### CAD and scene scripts
☆ ☆ ☆

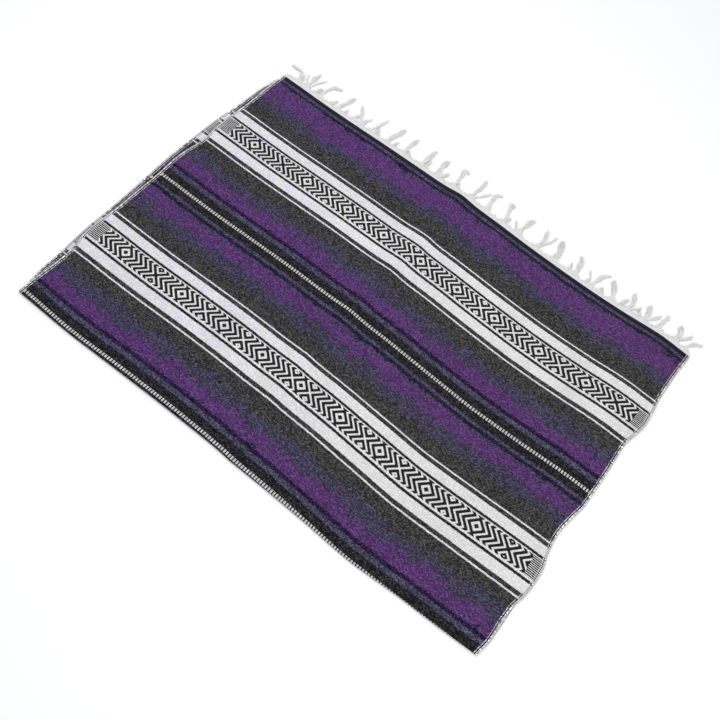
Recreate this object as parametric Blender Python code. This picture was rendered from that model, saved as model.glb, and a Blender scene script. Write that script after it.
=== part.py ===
"""A striped handloom blanket, folded once across its length and laid flat.

The blanket is one woven length. It is folded near its middle, so an upper leaf lies on a lower
leaf, joined by a soft round fold at the near edge. The far edge holds the two ends of the length.
Each end has a narrow white heading with loose tassels, the warp's own ends.

Plan coordinates: u runs along the fold from the nominal left selvage, v runs from the middle of the
dotted stripe at the fold towards the fringe. Tables are in millimetres, everything else in metres.
At the end the whole part is moved so that the middle of its underside is the origin, with +X along
the fold, +Y towards the fringe and +Z up.
"""

import math
from typing import Callable, NamedTuple

import bmesh
import bpy

MM = 0.001

# Woven size
CLOTH_WIDTH = 1270 * MM
UPPER_HEM = 935 * MM
HEM_STAGGER = 24 * MM
LOWER_HEM = UPPER_HEM - HEM_STAGGER
CLOTH_THICKNESS = 2.4 * MM
LEAF_GAP = 0.4 * MM

# The soft fold: how much higher than two flat leaves it stands, and how far back it lies down again
FOLD_SWELL = 2.4 * MM
FOLD_RUN = 48 * MM
FOLD_LOOSE_SHARE = 0.5
LOWER_SETTLE_SHARE = 1 / 12

# Heading: a narrow strip whose far corners are drawn in
SEAM = 0.3 * MM
HEADING_WIDTH = 18 * MM
HEADING_THICKNESS = 2.0 * MM
HEADING_END_SHARE = 0.3
HEADING_END_RUN = 16 * MM

# Fringe: locks that lie on the floor, the upper ones first across the lower ones
LOWER_LOCKS = 24
LOWER_PITCH = CLOTH_WIDTH / (LOWER_LOCKS + 1)
LOWER_REACH = 54 * MM
LOWER_REACH_SPREAD = 0.22
LOWER_BEND = -0.3
LOWER_LOCK_WIDTH = 8 * MM
LOCK_HEIGHT_SHARE = 0.26
LOCK_MAX_HEIGHT = 1.4 * MM
LOWER_LOCK_HEIGHT = 1.0 * MM
ROOT_MAX_WIDTH = 7 * MM
UNDERSIDE_SHARE = 0.6
LOCK_TOP_SHARE = 0.6
LOCK_MIN_HEIGHT = 0.4
FLOOR_CLEARANCE = 0.4 * MM
OVER_LOWER_FRINGE = 3.5 * MM
DROP_START = 984 * MM
CORNER_DROP_START = 958 * MM
DROP_RUN = 30 * MM
LOCK_TURNS = 1.4
LOCK_CURL = 0.3
FORK_GAP = 3 * MM
FORK_MIDDLE_SHARE = 0.2
FORK_TIP_SHARE = 0.8
FORK_WIDTH_SHARE = 0.4
FORK_HEIGHT_SHARE = 0.6
FORK_FOLLOW = 0.6
WISP_WIDTH = 2.6 * MM
WISP_GAP = 1.2 * MM
WISP_SPREAD = 9 * MM
WISP_MIDDLE_SHARE = 0.4
WISP_REACH_SHARE = 0.72
WISP_FREE_FOLLOW = 0.5

# Mesh stations, crowded towards the fold by a power
ACROSS = 42
UPPER_STATIONS = 34
UPPER_CROWDING = 1.2
LOWER_STATIONS = 10
LOWER_CROWDING = 1.4
FOLD_STATIONS = 6
SHARP_DEGREES = 50


class Side(NamedTuple):
    """Where the selvages lie at one distance v from the fold, in mm (left ones from u = 0)."""

    v: float
    left: float
    right: float
    low_left: float
    low_right: float


SIDES = (
    Side(v=-9, left=-4.0, right=1268.0, low_left=-5.0, low_right=1268.0),
    Side(v=40, left=-4.5, right=1274.5, low_left=-15.5, low_right=1277.0),
    Side(v=90, left=-3.0, right=1272.5, low_left=-15.0, low_right=1276.0),
    Side(v=125, left=-2.0, right=1273.0, low_left=-16.0, low_right=1275.0),
    Side(v=165, left=-5.0, right=1280.0, low_left=-19.0, low_right=1273.0),
    Side(v=200, left=-13.0, right=1282.5, low_left=-22.0, low_right=1272.0),
    Side(v=235, left=-15.0, right=1281.0, low_left=-23.5, low_right=1270.0),
    Side(v=280, left=-12.5, right=1270.0, low_left=-23.0, low_right=1266.0),
    Side(v=330, left=-12.0, right=1264.0, low_left=-25.0, low_right=1262.0),
    Side(v=380, left=-13.5, right=1269.0, low_left=-26.5, low_right=1263.0),
    Side(v=430, left=-13.0, right=1276.5, low_left=-29.0, low_right=1268.0),
    Side(v=530, left=-16.5, right=1275.5, low_left=-33.0, low_right=1272.0),
    Side(v=620, left=-8.0, right=1272.0, low_left=-32.0, low_right=1273.0),
    Side(v=665, left=-12.0, right=1280.0, low_left=-31.5, low_right=1274.0),
    Side(v=700, left=-12.5, right=1285.0, low_left=-30.0, low_right=1276.0),
    Side(v=750, left=-10.5, right=1282.0, low_left=-25.0, low_right=1277.0),
    Side(v=800, left=-8.0, right=1276.5, low_left=-22.5, low_right=1278.5),
    Side(v=860, left=-8.5, right=1276.0, low_left=-19.0, low_right=1278.0),
    Side(v=935, left=-5.0, right=1279.0, low_left=-9.0, low_right=1276.0),
)


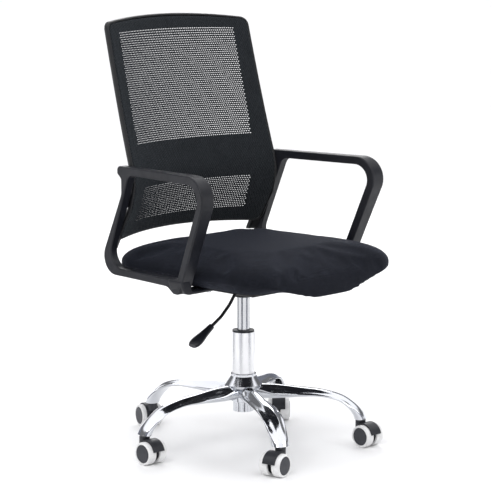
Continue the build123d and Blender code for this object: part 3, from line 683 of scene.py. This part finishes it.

☆ ☆ ☆

### Exercise description
Print all of the data exactly as it was given.

### Task result
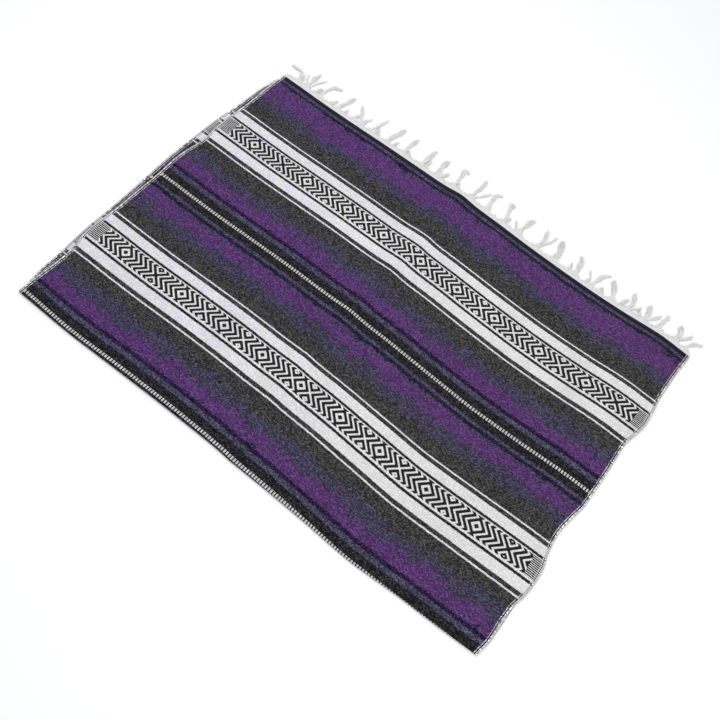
Recreate this object as parametric Blender Python code. This picture was rendered from that model, saved as model.glb, and a Blender scene script. Write that script after it.
=== part.py ===
"""A striped handloom blanket, folded once across its length and laid flat.

The blanket is one woven length. It is folded near its middle, so an upper leaf lies on a lower
leaf, joined by a soft round fold at the near edge. The far edge holds the two ends of the length.
Each end has a narrow white heading with loose tassels, the warp's own ends.

Plan coordinates: u runs along the fold from the nominal left selvage, v runs from the middle of the
dotted stripe at the fold towards the fringe. Tables are in millimetres, everything else in metres.
At the end the whole part is moved so that the middle of its underside is the origin, with +X along
the fold, +Y towards the fringe and +Z up.
"""

import math
from typing import Callable, NamedTuple

import bmesh
import bpy

MM = 0.001

# Woven size
CLOTH_WIDTH = 1270 * MM
UPPER_HEM = 935 * MM
HEM_STAGGER = 24 * MM
LOWER_HEM = UPPER_HEM - HEM_STAGGER
CLOTH_THICKNESS = 2.4 * MM
LEAF_GAP = 0.4 * MM

# The soft fold: how much higher than two flat leaves it stands, and how far back it lies down again
FOLD_SWELL = 2.4 * MM
FOLD_RUN = 48 * MM
FOLD_LOOSE_SHARE = 0.5
LOWER_SETTLE_SHARE = 1 / 12

# Heading: a narrow strip whose far corners are drawn in
SEAM = 0.3 * MM
HEADING_WIDTH = 18 * MM
HEADING_THICKNESS = 2.0 * MM
HEADING_END_SHARE = 0.3
HEADING_END_RUN = 16 * MM

# Fringe: locks that lie on the floor, the upper ones first across the lower ones
LOWER_LOCKS = 24
LOWER_PITCH = CLOTH_WIDTH / (LOWER_LOCKS + 1)
LOWER_REACH = 54 * MM
LOWER_REACH_SPREAD = 0.22
LOWER_BEND = -0.3
LOWER_LOCK_WIDTH = 8 * MM
LOCK_HEIGHT_SHARE = 0.26
LOCK_MAX_HEIGHT = 1.4 * MM
LOWER_LOCK_HEIGHT = 1.0 * MM
ROOT_MAX_WIDTH = 7 * MM
UNDERSIDE_SHARE = 0.6
LOCK_TOP_SHARE = 0.6
LOCK_MIN_HEIGHT = 0.4
FLOOR_CLEARANCE = 0.4 * MM
OVER_LOWER_FRINGE = 3.5 * MM
DROP_START = 984 * MM
CORNER_DROP_START = 958 * MM
DROP_RUN = 30 * MM
LOCK_TURNS = 1.4
LOCK_CURL = 0.3
FORK_GAP = 3 * MM
FORK_MIDDLE_SHARE = 0.2
FORK_TIP_SHARE = 0.8
FORK_WIDTH_SHARE = 0.4
FORK_HEIGHT_SHARE = 0.6
FORK_FOLLOW = 0.6
WISP_WIDTH = 2.6 * MM
WISP_GAP = 1.2 * MM
WISP_SPREAD = 9 * MM
WISP_MIDDLE_SHARE = 0.4
WISP_REACH_SHARE = 0.72
WISP_FREE_FOLLOW = 0.5

# Mesh stations, crowded towards the fold by a power
ACROSS = 42
UPPER_STATIONS = 34
UPPER_CROWDING = 1.2
LOWER_STATIONS = 10
LOWER_CROWDING = 1.4
FOLD_STATIONS = 6
SHARP_DEGREES = 50


class Side(NamedTuple):
    """Where the selvages lie at one distance v from the fold, in mm (left ones from u = 0)."""

    v: float
    left: float
    right: float
    low_left: float
    low_right: float


SIDES = (
    Side(v=-9, left=-4.0, right=1268.0, low_left=-5.0, low_right=1268.0),
    Side(v=40, left=-4.5, right=1274.5, low_left=-15.5, low_right=1277.0),
    Side(v=90, left=-3.0, right=1272.5, low_left=-15.0, low_right=1276.0),
    Side(v=125, left=-2.0, right=1273.0, low_left=-16.0, low_right=1275.0),
    Side(v=165, left=-5.0, right=1280.0, low_left=-19.0, low_right=1273.0),
    Side(v=200, left=-13.0, right=1282.5, low_left=-22.0, low_right=1272.0),
    Side(v=235, left=-15.0, right=1281.0, low_left=-23.5, low_right=1270.0),
    Side(v=280, left=-12.5, right=1270.0, low_left=-23.0, low_right=1266.0),
    Side(v=330, left=-12.0, right=1264.0, low_left=-25.0, low_right=1262.0),
    Side(v=380, left=-13.5, right=1269.0, low_left=-26.5, low_right=1263.0),
    Side(v=430, left=-13.0, right=1276.5, low_left=-29.0, low_right=1268.0),
    Side(v=530, left=-16.5, right=1275.5, low_left=-33.0, low_right=1272.0),
    Side(v=620, left=-8.0, right=1272.0, low_left=-32.0, low_right=1273.0),
    Side(v=665, left=-12.0, right=1280.0, low_left=-31.5, low_right=1274.0),
    Side(v=700, left=-12.5, right=1285.0, low_left=-30.0, low_right=1276.0),
    Side(v=750, left=-10.5, right=1282.0, low_left=-25.0, low_right=1277.0),
    Side(v=800, left=-8.0, right=1276.5, low_left=-22.5, low_right=1278.5),
    Side(v=860, left=-8.5, right=1276.0, low_left=-19.0, low_right=1278.0),
    Side(v=935, left=-5.0, right=1279.0, low_left=-9.0, low_right=1276.0),
)


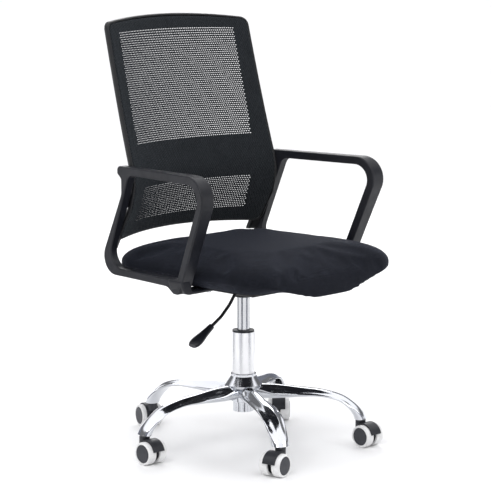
Continue the build123d and Blender code for this object: part 3, from line 683 of scene.py. This part finishes it.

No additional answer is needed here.